The private Friel, "the man within" does not give interviews. Yesterday though, mid-way through the week-long summer school which has as its theme his life and work, he did agree to talk briefly to The Irish Times.

"I have a strange response to it," he offers, when asked what this week means to him. "I have a sense of some kind of line being drawn, a kind of resolution. It's very gratifying, but I have a sense of nostalgia about it too - all these reminiscences that people are having about my life. Glenties is a place with a very warm atmosphere and it was the right place to have this week, which Joe [Mulholland, the school's director] has put so much work into making it all possible."

Given that Friel is so private, was it difficult for him to agree to be the subject of such a public event, held in his own locality?
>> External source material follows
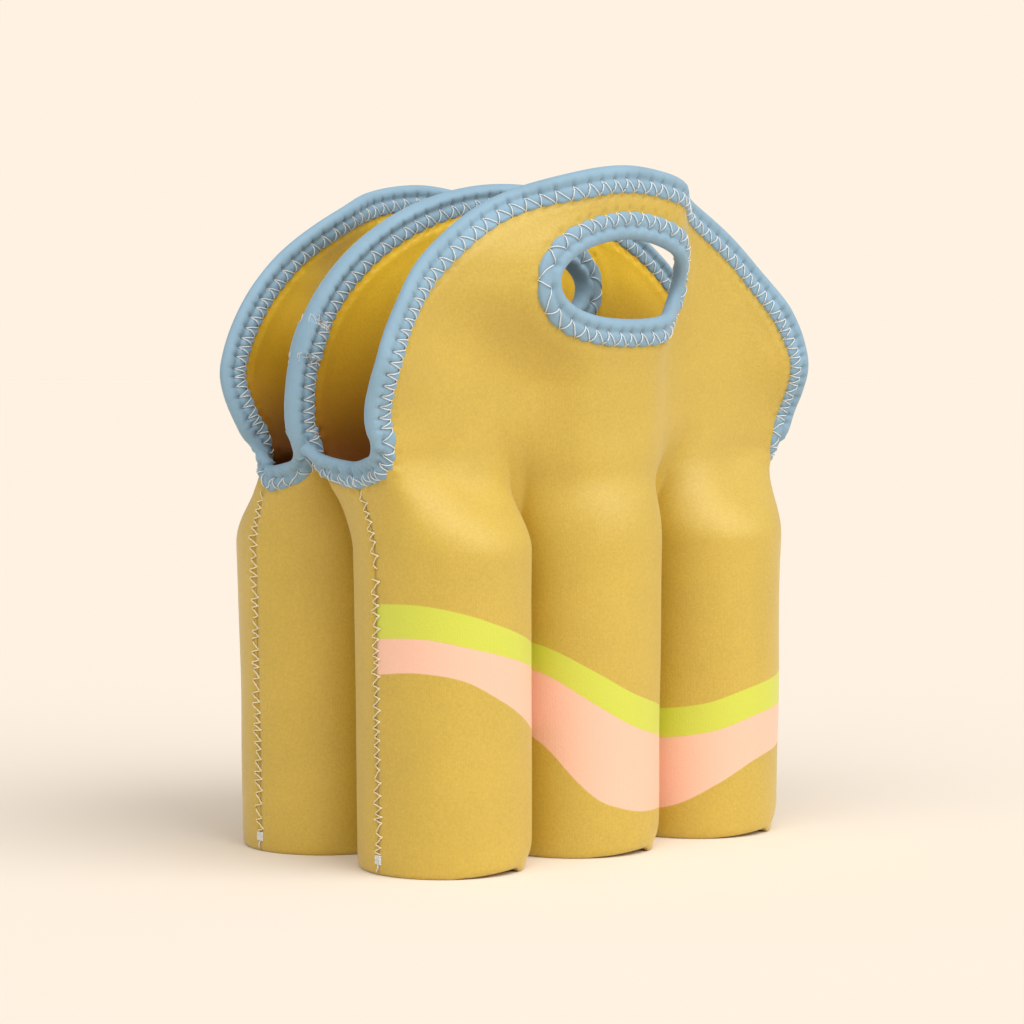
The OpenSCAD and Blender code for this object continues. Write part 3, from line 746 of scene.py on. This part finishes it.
def tubes(name, lines, radius, side, material, sides=6):
    """Round threads along runs of points in millimetres, as one piece."""
    points, faces = [], []
    turn = np.linspace(0, 2 * math.pi, sides, endpoint=False)
    for line in lines:
        line = np.asarray(line, float)
        t = unit(np.gradient(line, axis=0))
        ref = np.array([0.31, 0.47, 0.83])
        a = unit(np.cross(t, ref))
        b = np.cross(t, a)
        spokes = np.cos(turn)[None, :, None] * a[:, None] + np.sin(turn)[None, :, None] * b[:, None]
        ring = line[:, None] + radius * spokes
        start = len(points)
        points.extend(ring.reshape(-1, 3))
        n = len(line)
        for i in range(n - 1):
            for j in range(sides):
                j2 = (j + 1) % sides
                p = start + i * sides
                faces.append((p + j, p + j2, p + sides + j2, p + sides + j))
        faces.append(tuple(start + j for j in range(sides - 1, -1, -1)))
        faces.append(tuple(start + (n - 1) * sides + j for j in range(sides)))
    piece = mesh_object(name, placed(np.array(points), side), faces, [material])
    fix_normals(piece)
    return piece


class Sock:
    """A shader socket, or a number, that takes part in Python arithmetic."""

    def __init__(self, finish, socket):
        self.finish, self.socket = finish, socket

    def _math(self, kind, a, b=None):
        return self.finish.node("ShaderNodeMath", {0: a} if b is None else {0: a, 1: b}, operation=kind)

    def __add__(self, o):
        return self._math("ADD", self, o)

    def __mul__(self, o):
        return self._math("MULTIPLY", self, o)

    def __sub__(self, o):
        return self._math("SUBTRACT", self, o)

    def __rsub__(self, o):
        return self._math("SUBTRACT", o, self)

    def sin(self):
        return self._math("SINE", self)

    def clamp(self, low, high):
        return self.finish.node("ShaderNodeMapRange", {"Value": self, "From Min": low, "From Max": high})


class Finish:
    """A material whose nodes are made by one method."""

    def __init__(self, name):
        self.material = bpy.data.materials.new(name)
        self.material.use_nodes = True
        self.tree = self.material.node_tree
        self.shader = self.tree.nodes["Principled BSDF"]

    def node(self, kind, inputs=None, out=0, **settings):
        made = self.tree.nodes.new(kind)
        for name, value in settings.items():
            setattr(made, name, value)
        for name, value in (inputs or {}).items():
            self.put(made.inputs[name], value)
        return Sock(self, made.outputs[out])

    def put(self, socket, value):
        if isinstance(value, Sock):
            self.tree.links.new(value.socket, socket)
        else:
            socket.default_value = (*value, 1.0) if isinstance(value, tuple) and len(value) == 3 and \
                socket.type == "RGBA" else value

    def set(self, **values):
        for name, value in values.items():
            self.put(self.shader.inputs[name.replace("_", " ")], value)

    def mix_colour(self, a, b, w):
        made = self.tree.nodes.new("ShaderNodeMix")
        made.data_type = "RGBA"
        self.put(made.inputs[0], w)
        self.put(made.inputs[6], a)
        self.put(made.inputs[7], b)
        return Sock(self, made.outputs[2])

    def noise(self, vector, scale, detail=3.0, rough=0.5):
        return self.node("ShaderNodeTexNoise", {"Vector": vector, "Scale": scale, "Detail": detail,
                                                "Roughness": rough})

    def scaled(self, vector, factors):
        return self.node("ShaderNodeMapping", {"Vector": vector, "Scale": factors})

    def bump(self, height, strength, distance):
        self.set(Normal=self.node("ShaderNodeBump", {"Height": height, "Strength": strength,
                                                     "Distance": distance}))


def tint(base, factor):
    """A colour made lighter or darker."""
    return tuple(min(1.0, c * factor) for c in base)


def neoprene(name, base, sheen, paint=None):
    """Knitted jersey on neoprene: fine wales up the cloth, mottled, with a soft sheen. paint adds a print, or
    on the lining painted shade.
    """
    f = Finish(name)
    uv = f.node("ShaderNodeUVMap", uv_map="Cloth")
    place = f.node("ShaderNodeTexCoord", out=3)
    mottle = f.noise(place, 38.0, 5.0, 0.62)
    grain = f.noise(f.scaled(uv, (420.0, 150.0, 1.0)), 1.0, 2.0, 0.6)
    speck = f.noise(place, 900.0, 2.0, 0.5)
    share = (mottle - 0.5) * 0.45 + (grain - 0.5) * 0.7 + (speck - 0.5) * 0.7
    cloth = f.mix_colour(tint(base, 0.82), tint(base, 1.16), (share + 0.5).clamp(0.1, 0.9))
    if paint:
        cloth = paint(f, cloth, grain)
    f.set(Base_Color=cloth, Roughness=0.45, Sheen_Weight=0.27, Sheen_Roughness=0.45,
          Sheen_Tint=(*sheen, 1.0), Specular_IOR_Level=0.68)
    wales = (f.node("ShaderNodeSeparateXYZ", {"Vector": uv}) * 2 * math.pi * 170).sin()
    height = wales * 0.12 + grain * 0.9 + speck * 0.9
    f.bump(height, 0.24, 0.0005)
    return f.material


def tape_finish(base):
    """Smooth stretch tape with fine cross ribs and creases."""
    f = Finish("stretch_tape")
    uv = f.node("ShaderNodeUVMap", uv_map="Cloth")
    place = f.node("ShaderNodeTexCoord", out=3)
    mottle = f.noise(place, 60.0, 4.0, 0.6)
    thread = f.noise(f.scaled(uv, (900.0, 260.0, 1.0)), 1.0, 2.0, 0.5)
    crease = f.noise(f.scaled(uv, (26.0, 7.0, 1.0)), 1.0, 3.0, 0.55)
    share = (mottle - 0.5) * 0.8 + (thread - 0.5) * 0.6 + 0.5
    f.set(Base_Color=f.mix_colour(tint(base, 0.86), tint(base, 1.14), share.clamp(0.1, 0.9)),
          Roughness=0.58, Sheen_Weight=0.3, Sheen_Roughness=0.4, Sheen_Tint=(0.75, 0.85, 1.0, 1.0),
          Specular_IOR_Level=0.4)
    f.bump(crease * 1.2 + thread * 0.35, 0.35, 0.0005)
    return f.material


def thread_finish(name, base):
    """Polyester sewing thread with its twist."""
    f = Finish(name)
    place = f.node("ShaderNodeTexCoord", out=3)
    settings = {"Vector": place, "Scale": 900.0, "Distortion": 2.0, "Detail": 1.0}
    twist = f.node("ShaderNodeTexWave", settings, out=1)
    f.set(Base_Color=f.mix_colour(tint(base, 0.82), tint(base, 1.12), twist), Roughness=0.5,
          Sheen_Weight=0.2, Specular_IOR_Level=0.4)
    f.bump(twist, 0.4, 0.0002)
    return f.material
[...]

He doesn't hesitate for a second. "Yes. Yes, it was." He considers. "But you acquire the ability to detach yourself, and then it becomes almost impersonal. In a way, going in to hear those lectures, it's almost like hearing people talk about someone else. And I find now, I've gone to a lot more of the talks than I thought I would."

Explaining why he has not given an in-depth interview to anyone in many years, Friel said simply: "The whole act of writing is intensely private and it can't be accompanied by self-promotion. I think interviews contaminate the necessary privacy a writer needs. That sounds almost priggish, but for me, it's the truth."